▶ _CHALLENGE_:
Extract every line of the material below and reproduce it faithfully.
--------
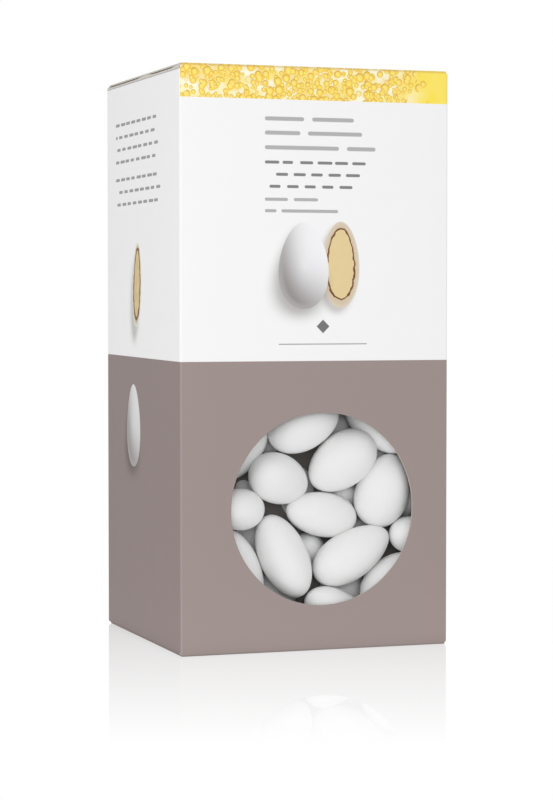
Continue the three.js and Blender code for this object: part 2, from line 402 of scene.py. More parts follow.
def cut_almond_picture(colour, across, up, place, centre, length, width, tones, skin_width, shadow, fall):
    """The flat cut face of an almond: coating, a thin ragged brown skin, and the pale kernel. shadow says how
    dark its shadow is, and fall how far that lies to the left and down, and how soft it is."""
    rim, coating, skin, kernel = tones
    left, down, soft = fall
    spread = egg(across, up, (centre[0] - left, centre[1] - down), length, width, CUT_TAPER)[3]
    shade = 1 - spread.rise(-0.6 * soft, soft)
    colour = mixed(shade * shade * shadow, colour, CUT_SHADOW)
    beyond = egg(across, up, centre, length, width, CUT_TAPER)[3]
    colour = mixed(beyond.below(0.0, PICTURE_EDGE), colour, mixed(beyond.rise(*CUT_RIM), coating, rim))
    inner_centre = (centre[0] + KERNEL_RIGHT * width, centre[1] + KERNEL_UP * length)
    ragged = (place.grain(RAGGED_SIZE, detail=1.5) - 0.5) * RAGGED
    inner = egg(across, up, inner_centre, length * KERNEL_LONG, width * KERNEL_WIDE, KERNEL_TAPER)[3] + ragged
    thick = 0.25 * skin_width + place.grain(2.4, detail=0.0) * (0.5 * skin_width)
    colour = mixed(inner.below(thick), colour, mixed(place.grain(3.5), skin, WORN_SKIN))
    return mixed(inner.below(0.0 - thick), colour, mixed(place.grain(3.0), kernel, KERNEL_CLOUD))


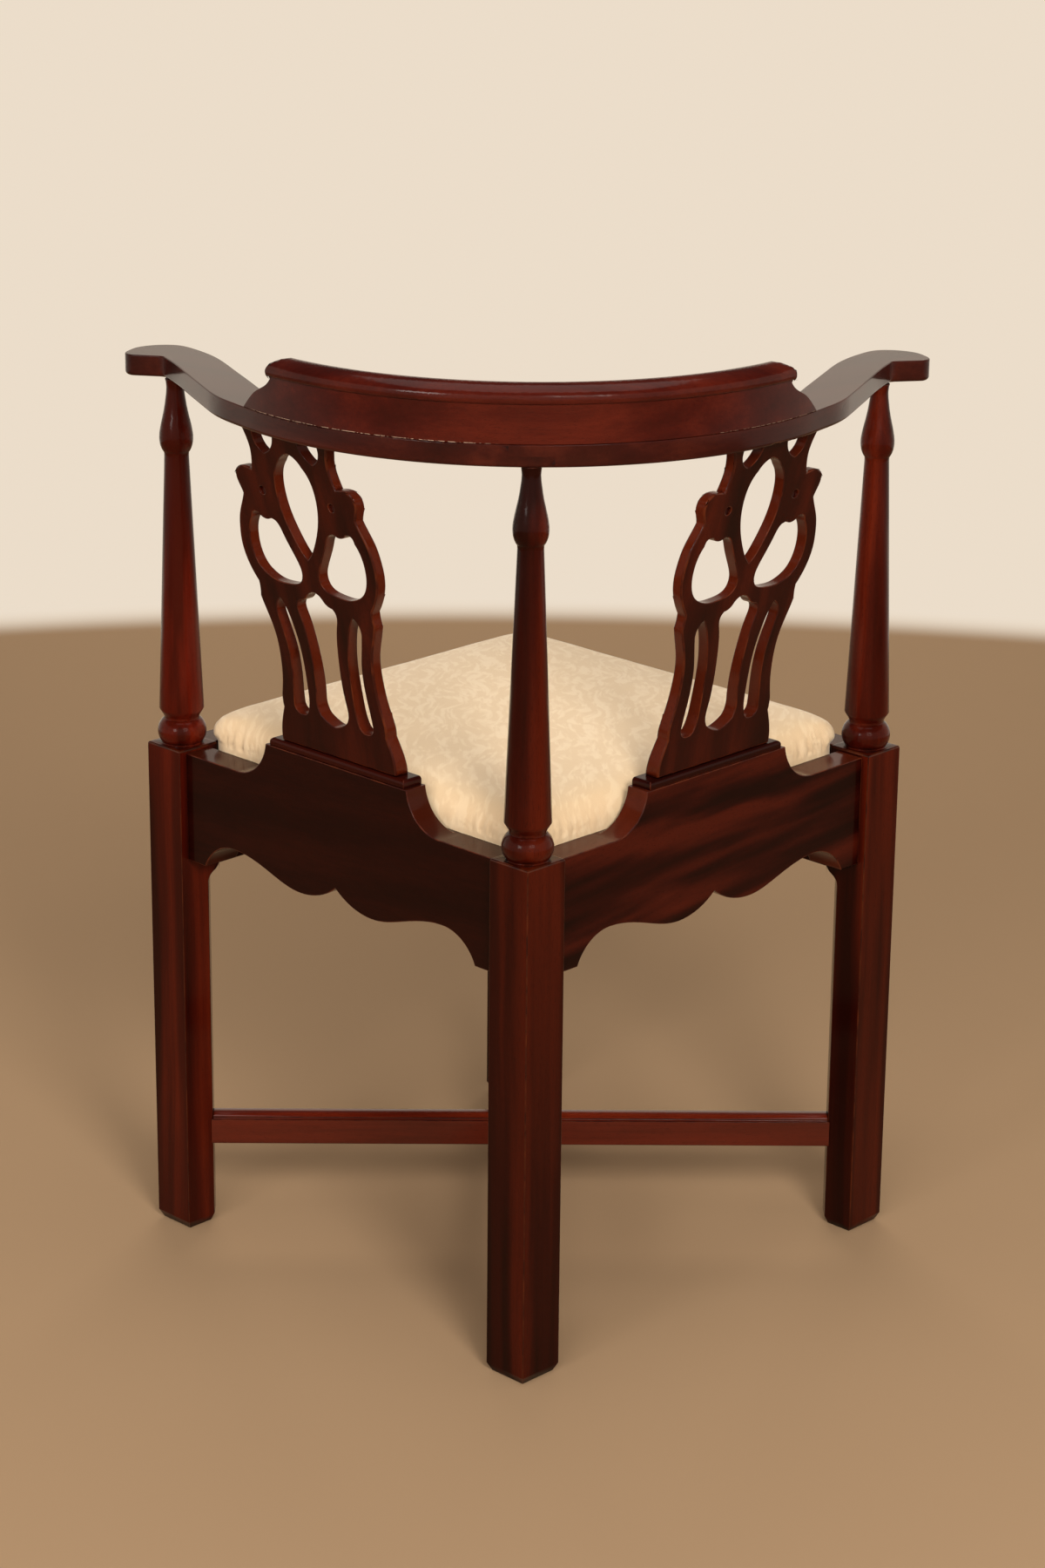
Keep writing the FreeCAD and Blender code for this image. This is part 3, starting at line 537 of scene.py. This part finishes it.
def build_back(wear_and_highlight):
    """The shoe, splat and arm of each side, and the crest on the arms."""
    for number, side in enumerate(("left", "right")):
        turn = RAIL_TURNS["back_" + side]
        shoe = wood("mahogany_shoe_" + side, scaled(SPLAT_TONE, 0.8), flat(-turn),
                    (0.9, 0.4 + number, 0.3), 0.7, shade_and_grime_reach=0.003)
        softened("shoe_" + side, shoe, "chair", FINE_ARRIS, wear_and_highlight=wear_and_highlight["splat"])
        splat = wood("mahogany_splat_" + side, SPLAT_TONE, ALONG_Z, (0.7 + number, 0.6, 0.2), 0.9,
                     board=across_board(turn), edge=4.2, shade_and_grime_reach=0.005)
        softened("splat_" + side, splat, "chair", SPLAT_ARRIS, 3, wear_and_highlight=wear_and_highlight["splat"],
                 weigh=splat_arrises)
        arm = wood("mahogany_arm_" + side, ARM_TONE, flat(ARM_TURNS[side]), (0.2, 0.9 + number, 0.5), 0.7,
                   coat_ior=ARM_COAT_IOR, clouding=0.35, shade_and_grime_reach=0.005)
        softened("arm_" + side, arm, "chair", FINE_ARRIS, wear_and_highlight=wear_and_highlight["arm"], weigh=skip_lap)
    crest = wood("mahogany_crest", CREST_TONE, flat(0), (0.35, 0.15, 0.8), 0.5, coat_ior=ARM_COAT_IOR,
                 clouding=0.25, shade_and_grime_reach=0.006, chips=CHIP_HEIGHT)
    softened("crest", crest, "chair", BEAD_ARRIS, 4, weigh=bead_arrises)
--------
▶ _FULL SOLUTION_:
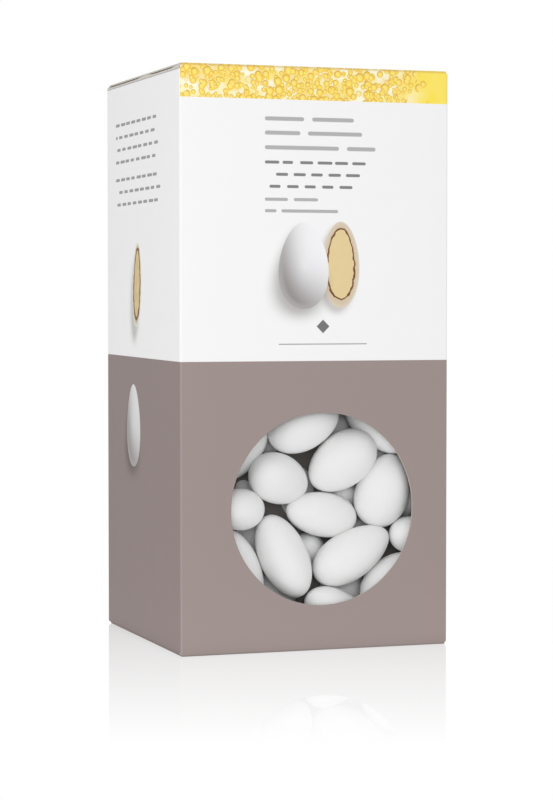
Continue the three.js and Blender code for this object: part 2, from line 402 of scene.py. More parts follow.
def cut_almond_picture(colour, across, up, place, centre, length, width, tones, skin_width, shadow, fall):
    """The flat cut face of an almond: coating, a thin ragged brown skin, and the pale kernel. shadow says how
    dark its shadow is, and fall how far that lies to the left and down, and how soft it is."""
    rim, coating, skin, kernel = tones
    left, down, soft = fall
    spread = egg(across, up, (centre[0] - left, centre[1] - down), length, width, CUT_TAPER)[3]
    shade = 1 - spread.rise(-0.6 * soft, soft)
    colour = mixed(shade * shade * shadow, colour, CUT_SHADOW)
    beyond = egg(across, up, centre, length, width, CUT_TAPER)[3]
    colour = mixed(beyond.below(0.0, PICTURE_EDGE), colour, mixed(beyond.rise(*CUT_RIM), coating, rim))
    inner_centre = (centre[0] + KERNEL_RIGHT * width, centre[1] + KERNEL_UP * length)
    ragged = (place.grain(RAGGED_SIZE, detail=1.5) - 0.5) * RAGGED
    inner = egg(across, up, inner_centre, length * KERNEL_LONG, width * KERNEL_WIDE, KERNEL_TAPER)[3] + ragged
    thick = 0.25 * skin_width + place.grain(2.4, detail=0.0) * (0.5 * skin_width)
    colour = mixed(inner.below(thick), colour, mixed(place.grain(3.5), skin, WORN_SKIN))
    return mixed(inner.below(0.0 - thick), colour, mixed(place.grain(3.0), kernel, KERNEL_CLOUD))


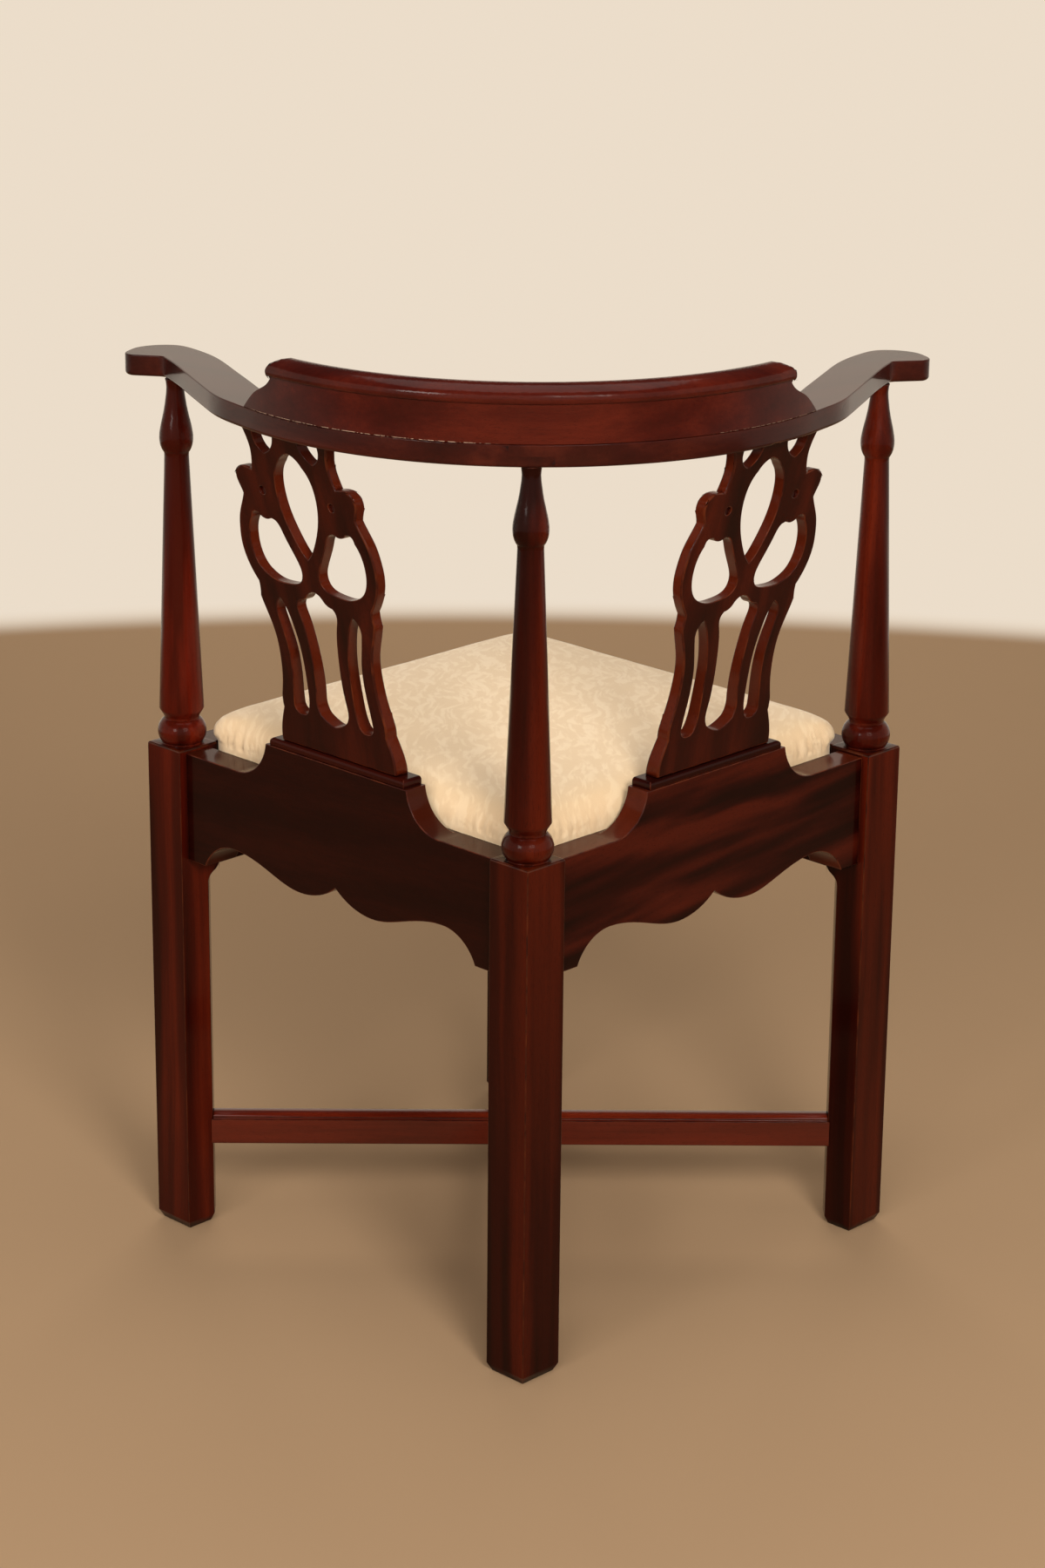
Keep writing the FreeCAD and Blender code for this image. This is part 3, starting at line 537 of scene.py. This part finishes it.
def build_back(wear_and_highlight):
    """The shoe, splat and arm of each side, and the crest on the arms."""
    for number, side in enumerate(("left", "right")):
        turn = RAIL_TURNS["back_" + side]
        shoe = wood("mahogany_shoe_" + side, scaled(SPLAT_TONE, 0.8), flat(-turn),
                    (0.9, 0.4 + number, 0.3), 0.7, shade_and_grime_reach=0.003)
        softened("shoe_" + side, shoe, "chair", FINE_ARRIS, wear_and_highlight=wear_and_highlight["splat"])
        splat = wood("mahogany_splat_" + side, SPLAT_TONE, ALONG_Z, (0.7 + number, 0.6, 0.2), 0.9,
                     board=across_board(turn), edge=4.2, shade_and_grime_reach=0.005)
        softened("splat_" + side, splat, "chair", SPLAT_ARRIS, 3, wear_and_highlight=wear_and_highlight["splat"],
                 weigh=splat_arrises)
        arm = wood("mahogany_arm_" + side, ARM_TONE, flat(ARM_TURNS[side]), (0.2, 0.9 + number, 0.5), 0.7,
                   coat_ior=ARM_COAT_IOR, clouding=0.35, shade_and_grime_reach=0.005)
        softened("arm_" + side, arm, "chair", FINE_ARRIS, wear_and_highlight=wear_and_highlight["arm"], weigh=skip_lap)
    crest = wood("mahogany_crest", CREST_TONE, flat(0), (0.35, 0.15, 0.8), 0.5, coat_ior=ARM_COAT_IOR,
                 clouding=0.25, shade_and_grime_reach=0.006, chips=CHIP_HEIGHT)
    softened("crest", crest, "chair", BEAD_ARRIS, 4, weigh=bead_arrises)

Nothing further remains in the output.